Modular inverses

I would think the answer to the last part is going to depend on your exact definition of $\mathbb{Z}_p^*$.

I suspect his definition would be (and I gave my answer):

$\mathbb{Z}_p^*=\{\bar{1}, \bar{2},...,\overline{p-1}\}$ where $\bar{i}$ is the equivalence class of i mod p. (I.e. the set of all integers congruent to i mod p).

But if op would clarify that would help a lot.

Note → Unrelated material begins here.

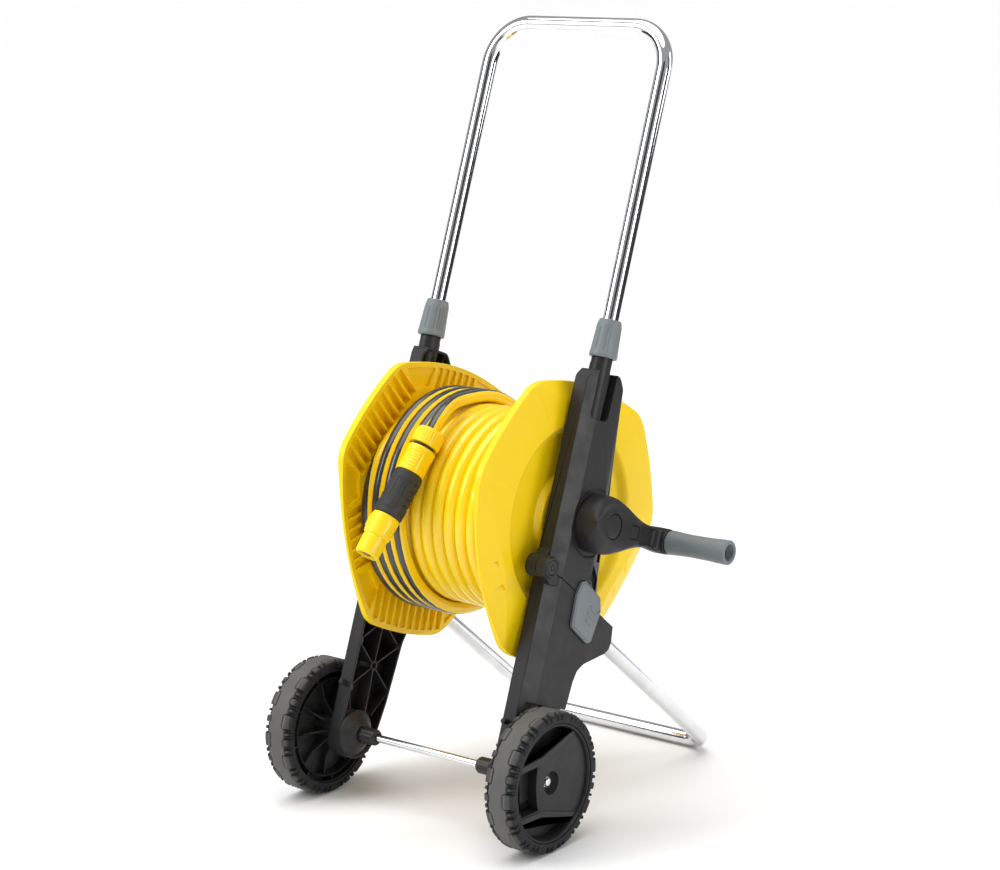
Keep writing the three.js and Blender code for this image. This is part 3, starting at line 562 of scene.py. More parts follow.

I suspect his definition would be (and I gave my answer):

$\mathbb{Z}_p^*=\{\bar{1}, \bar{2},...,\overline{p-1}\}$ where $\bar{i}$ is the equivalence class of i mod p. (I.e. the set of all integers congruent to i mod p or equivalently the set of integers that leave the same remainder as i when divided by p).

But if op would clarify that would help a lot.

Firstly it is given in the question that a is not equal to p since a is given to be in Z_p\{0} but p is not in Z_p\{0} (since p is congruent to 0 mod p and 0 is not in the set).

The size of Z_p\{0} can be found by considering how many remainders you can get when dividing by p that is you can get {1,2,3,...,p-1}. So it has size p-1.

In fact the set is isomorphic to the quotient group Z/pZ. Integers mod p.